Some tips for running in both Box and No Box

After running dual 12V batteries the switch was made to a 16V one battery set up. Superior cranking power, voltage to keep MSD at peak output and the addition of a 16V alternator made for a reliable package for those days when 16 rounds are on your list for the day.   To keep the 16V battery at peak power I rely on this charger, a multi-level charger you can plug in and forget about it. Get the log book up to date and be confident you will have the "juice" to go to the winner's circle photo op.


On the electrical end of the car, I like overkill. Most electrical gremlins are from grounding issues, so don’t skimp here. Battery and ground cables are I/O welding cable. I usually use 2-12 volt batteries and an alternator. I had battery issues this past season with my yellow tops, they just weren’t charging up as quick or holding a charge as well as when they were new. I decided to make the switch to 16 volt. I did some research and checked with several local racers and went with XS Power batteries XP 1000 battery and the XS 1005 charger. The charger is a real trick piece. It can charge 12, 14, or 16 volts at 2, 15, or 25 amps. It will not over charge, which is the death of AGM batteries. At the track I set it on 25 amps and the charger reduces the amperage automatically. Set it and forget it!


On the advice of many others, I went with only one battery. I sent my 12 volt, 74 amp alternator back to East Coast Auto Electric to be upgraded to 16 volt, 120 amps. I did have a points race weekend to attend while my alternator was getting upgraded. It was the first time I raced with one battery and no alternator, so it would be a good test. I charged the battery fully at night and in between rounds as time allowed. It worked fine. So when I added the alternator, I knew it would provide an extra level of protection for the times when I need to hotlap.


Regular vehicle maintenance is a must. A logbook is a valuable tool, because runs will add up quickly. Pay special attention to things that wear out like tires and brake pads. I put the car up on jack stands and give the whole car a good look over.
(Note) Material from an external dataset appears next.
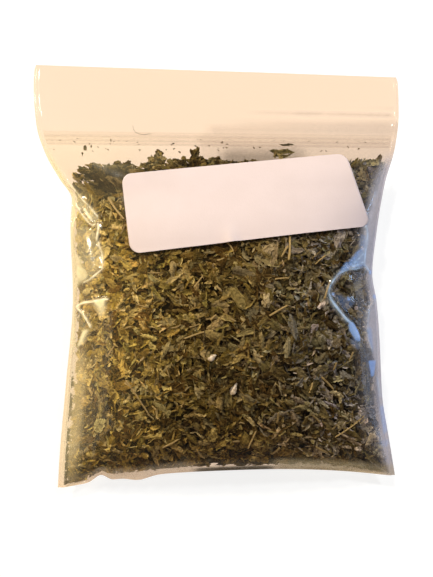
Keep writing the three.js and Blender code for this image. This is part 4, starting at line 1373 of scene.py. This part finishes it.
# Single leaves that lie apart, or stand out among the rest: place in plan, half length, half width, turn,
# how light it is, and its depth.
PLACED_LEAVES = [
    (25.9, 48.9, 4.4, 1.0, 0.05, 0.5, 0.1), (25.8, 47.8, 3.9, 1.1, 2.96, 0.7, 0.2),
    (24.9, 46.6, 2.2, 1.1, 2.1, 1.5, 0.2), (23.0, 47.6, 1.4, 0.8, 1.2, 0.8, 0.1),
    (27.4, 51.0, 2.8, 0.6, 0.12, 0.4, 0.1), (7.4, 44.9, 3.4, 0.6, 0.05, 0.4, 0.2),
    (5.0, 44.4, 2.0, 0.6, 0.3, 0.6, 0.3), (14.6, 45.0, 1.6, 0.8, 0.1, 0.5, 0.3),
    (-50.8, 49.8, 1.2, 0.8, 1.2, 0.35, 0.1), (-51.8, 47.4, 0.9, 0.5, 1.3, 0.4, 0.1),
    (60.1, 44.4, 3.6, 1.8, 3.08, 1.5, 0.1), (58.6, 40.0, 4.6, 2.1, 0.15, 1.2, 0.3),
    (58.0, 35.9, 3.2, 1.7, 0.3, 1.0, 0.2), (-41.5, 31.4, 4.2, 1.3, 0.1, 1.5, 0.2),
    (-46.5, 34.5, 3.6, 1.5, 0.5, 0.9, 0.3), (-50.6, 21.6, 4.4, 1.9, 0.95, 1.0, 0.1),
    (-50.2, 15.2, 4.0, 1.7, 1.1, 1.2, 0.1), (-48.0, 9.4, 3.4, 1.6, 0.5, 0.9, 0.1),
    (-37.4, 12.4, 4.2, 1.1, 2.75, 1.9, 0.1), (-33.0, 4.2, 3.4, 2.1, 0.1, 2.3, 0.1),
    (-39.5, 3.6, 1.8, 0.7, 2.7, 1.9, 0.2), (-47.4, -2.4, 4.0, 1.7, 0.15, 1.5, 0.1),
    (-38.6, -18.0, 2.6, 1.2, 0.8, 2.1, 0.2), (-22.0, 4.4, 4.6, 1.5, 0.15, 1.3, 0.2),
    (-10.5, -6.0, 4.4, 1.4, 0.1, 1.2, 0.2), (-18.0, -22.0, 4.2, 1.5, 0.2, 1.5, 0.2),
    (47.6, -39.6, 3.2, 1.5, 0.2, 2.5, 0.1), (46.6, -45.6, 3.0, 1.4, 2.8, 2.7, 0.1),
    (14.0, 3.0, 3.8, 1.5, 2.6, 1.2, 0.2), (1.0, -8.0, 4.0, 1.5, 0.5, 1.3, 0.2),
    (48.2, -3.0, 4.8, 2.0, 0.6, 1.5, 0.1), (55.4, -3.6, 4.2, 2.2, 0.5, 1.3, 0.1),
    (50.2, -8.2, 4.6, 1.6, 2.7, 0.7, 0.1), (52.4, -13.4, 3.8, 1.5, 2.2, 1.3, 0.1),
    (36.0, -22.0, 3.6, 1.6, 0.9, 1.1, 0.2), (35.0, -1.5, 3.4, 1.5, 1.3, 1.2, 0.2),
    (31.0, -61.3, 2.4, 0.9, 3.0, 2.0, 0.2), (47.8, -47.6, 1.6, 0.8, 1.6, 2.0, 0.2),
]
# Crumpled tufts along the top of the heap: centre in plan, half extents, how many bits and how light they
# are.
TUFTS = [
    ((-24.6, 44.0), (3.6, 2.8), 22, 0.9), ((-21.2, 46.8), (2.0, 1.7), 14, 0.9),
    ((-13.4, 43.6), (3.8, 2.3), 18, 0.75), ((-7.6, 46.4), (2.6, 2.8), 20, 0.8),
    ((-1.4, 44.6), (4.0, 1.5), 18, 1.0), ((-36.0, 42.4), (5.4, 2.0), 22, 1.2),
    ((-46.0, 41.6), (6.6, 2.2), 26, 1.1), ((-53.0, 39.0), (2.0, 2.6), 12, 1.0),
    ((53.4, 41.6), (1.6, 2.6), 7, 0.6), ((13.0, 43.8), (2.4, 0.8), 7, 0.6),
]

# Places in plan that the strewn leaf lies deeper under, so that what lies there shows, each with its reach.
KEPT_CLEAR = [(x, y, 0.3 * length) for (x, y), length, _ in PALE_BITS]
KEPT_CLEAR += [(row[0], row[1], 0.32 * row[2]) for row in PLACED_LEAVES if row[1] < 38]
for (x0, y0), (x1, y1), _ in NAMED_STALKS:
    KEPT_CLEAR += [(x0 * (1 - t) + x1 * t, y0 * (1 - t) + y1 * t, 0.1) for t in (0.2, 0.8)]


def make_placed_leaf():
    """The placed leaves, folded and crinkled more than the strewn ones."""
    x, y, length, width, turn, light, depth = np.array(PLACED_LEAVES).T
    u, share = place_of(x, y)
    tone = TONES[2] * light[:, None] * rng.normal(1, 0.04, (len(u), 3)) * painted_daylight(x, y)
    depth = np.minimum(depth, room_under(u, share) * 0.6)
    make_flakes("leaf_placed", u, share, 1, depth, length, width, tone, (18, 9), turn, fold=0.45, twist=0.3,
                pitch=0.12, ragged=0.14, crinkle=0.03, blister=0.22, scallop=0.3)


def make_crest_leaf():
    """Small crumpled bits of leaf in tufts along the top of the heap, which stand out against the empty
    film."""
    counts = [row[2] for row in TUFTS]
    centre, half, light = (np.repeat([row[i] for row in TUFTS], counts, axis=0) for i in (0, 1, 3))
    n = len(light)
    angle, reach = rng.uniform(0, 2 * np.pi, (2, n))
    spread = np.sqrt(reach / (2 * np.pi)) * np.stack([np.cos(angle), np.sin(angle)])
    x, y = (centre + half * spread.T).T
    u, share = place_of(x, y)
    length, width = rng.uniform(0.9, 2.1, n), rng.uniform(0.8, 1.8, n)
    depth = np.minimum(rng.uniform(0.1, 0.9, n), room_under(u, share) * 0.6)
    tone = tones(n) * light[:, None] * painted_daylight(x, y)
    make_flakes("leaf_crest", u, share, 1, depth, length, width, tone, (10, 7), roll=0.7, fold=0.7, twist=0.8,
                pitch=0.4, ragged=0.2, crinkle=0.08, blister=0.2)


# Patches of fine leaf dust: centre in plan, half extents, and how many grains.
DUST = [
    ((-54.5, -30.0), (2.4, 44.0), 120), ((61.0, -62.0), (2.2, 11.0), 60), ((58.5, -10.0), (2.0, 45.0), 110),
    ((0.0, 57.0), (62.0, 6.0), 30), ((0.0, 51.0), (62.0, 3.0), 50), ((-20.0, 68.0), (45.0, 9.0), 10),
]
# Heights in plan of the clusters of dust along the left weld, and how many grains each has.
WELD_DUST = [-80.5, -77.5, -74.0, -70.5, -66.5, -63.0, -60.5, -53.0, -49.0, -47.0, -41.0]
GRAINS_A_CLUSTER = 26


def make_dust():
    """Fine grains of leaf that cling inside the film at the welds, in the seal and on the lip, and clusters
    of darker ones that make a broken line along the lower part of the left weld."""
    spots = [np.array(c) + rng.uniform(-1, 1, (n, 2)) * np.array(half) for c, half, n in DUST]
    x, y = np.concatenate(spots).T
    u, share = place_of(x, y)
    clusters = (np.repeat(WELD_DUST, GRAINS_A_CLUSTER) - left_y(0.0)) / (left_y(1.0) - left_y(0.0))
    clusters += rng.normal(0, 0.0065, len(clusters))
    u = np.r_[u, -0.996 + np.abs(rng.normal(0, 0.013, len(clusters)))]
    share = np.r_[share, np.clip(clusters, 0.004, 1)]
    n, loose = len(u), len(x)
    length, width = rng.uniform(0.2, 0.6, n), rng.uniform(0.12, 0.32, n)
    tone = TONES[0] * rng.uniform(0.5, 1.6, (n, 1))
    length[loose:] *= 1.5
    width[loose:] *= 2.0
    tone[loose:] *= 0.35
    depth = np.full(n, 0.04)
    make_flakes("leaf_dust", u, share, 1, depth, length, width, tone, (4, 3), thick=0.03, pitch=0.1,
                twist=0.2)


# A dark fibre caught in the seal, and single specks near it, in plan.
FIBRE = [(-32.2, 58.6), (-32.0, 56.9), (-31.2, 55.7), (-29.8, 55.2), (-27.4, 54.9), (-25.2, 55.2)]
FIBRE_RADII, FIBRE_DEPTH, FIBRE_TONE = (0.06, 0.11), 0.01, 0.03
SPECKS = np.array([
    (-54.7, 63.4), (-38.0, 59.0), (-22.5, 54.9), (-21.0, 54.7), (-37.6, 52.4), (-34.7, 52.4), (-29.9, 51.0),
    (-60.5, 52.8), (-62.8, 49.1), (3.3, 69.5), (6.6, 64.8), (54.7, 59.1), (-58.0, 55.6), (20.0, 59.6),
])


def make_fibre():
    """The fibre, a thin rod from each of its points to the next."""
    ends = np.array(FIBRE)
    count = len(ends) - 1
    radius, depth = np.linspace(*FIBRE_RADII, count), np.full(count, FIBRE_DEPTH)
    points, faces, flat = stalk_mesh(ends[:-1], ends[1:], radius, depth)
    tone = np.full(points.shape, FIBRE_TONE)
    finish(add_mesh("seal_fibre", points, [faces], stalk_material, uv=flat, colours=tone), "stalk")


def make_specks():
    """The specks, a small dark flake for each."""
    u, share = place_of(*SPECKS.T)
    n = len(u)
    length, width = rng.uniform(0.22, 0.42, n), rng.uniform(0.16, 0.26, n)
    tone = np.repeat(TONES[:1], n, axis=0)
    depth = np.full(n, 0.02)
    make_flakes("leaf_specks", u, share, 1, depth, length, width, tone, (4, 3), thick=0.03, pitch=0.1)


# ------------------------------------------------------------------ Building

front_creases = CREASES + pucker_lines(1)
back_creases = pucker_lines(-1)
make_film("film_front", 1, film_columns(44, 60), film_rows(268), front_creases)
make_film("film_back", -1, film_columns(36, 36), film_rows(160), back_creases)
make_zip("zip_channel_strip", ZIP_CHANNEL, 1, "zip_channel")
make_zip("zip_rib_strip", ZIP_RIB, -1, "zip_rib")
make_label()
make_core()
make_stalks()
make_pale_bits()
make_placed_leaf()
make_crest_leaf()
make_dust()

# Strewn layers, each with its count, side, and ranges of depth, half length and half width.
strew("leaf_pieces", 900, 1, (0.06, 0.9), (3.0, 5.8), (1.2, 2.6), (9, 5), 1.1, 0.014,
      pitch=0.15, twist=0.3, blister=0.12)
strew("leaf_fragments", 1900, 1, (0.12, 1.5), (1.8, 4.6), (0.9, 2.3), (7, 4), inset=0.010)
strew("leaf_slivers", 1000, 1, (0.12, 1.4), (1.6, 4.6), (0.4, 1.0), (7, 3), 1.1, 0.016, roll=0.9, twist=0.7)
strew("leaf_crumbs", 1700, 1, (0.08, 1.2), (0.5, 1.3), (0.3, 0.9), (4, 3), pitch=0.6)
strew("leaf_threads", 220, 1, (0.06, 0.8), (1.0, 2.8), (0.10, 0.20), (6, 3), 1.6, 0.014,
      pitch=0.2, thick=0.05)
# The under layer is half as light: painted shade in the gaps between the flakes over it.
strew("leaf_under", 3000, 1, (1.0, 2.8), (1.6, 3.8), (0.9, 2.0), (5, 4), 0.5)
strew("leaf_back", 2600, -1, (0.1, 1.4), (1.7, 4.2), (0.8, 2.0), (5, 4))
strew("leaf_back_slivers", 2000, -1, (0.08, 1.2), (1.4, 4.2), (0.3, 0.8), (5, 3), 1.15, roll=0.9, twist=0.7)
make_fibre()
make_specks()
I have an 8-quart oil pan and try to change oil at or before 80 runs. On the advice of my engine builder, I use Brad Penn semi-synthetic motor oil. I also add a bottle of Comp Cam’s #159 oil additive at every oil change. This has all the anti-wear additives that you won’t find in off the shelf oils; this is a must when you run solid flat tappet cam and lifters. The nice part about regular maintenance is it gives you confidence in your car. When you have confidence in your car, you can focus on what you need to do as a driver.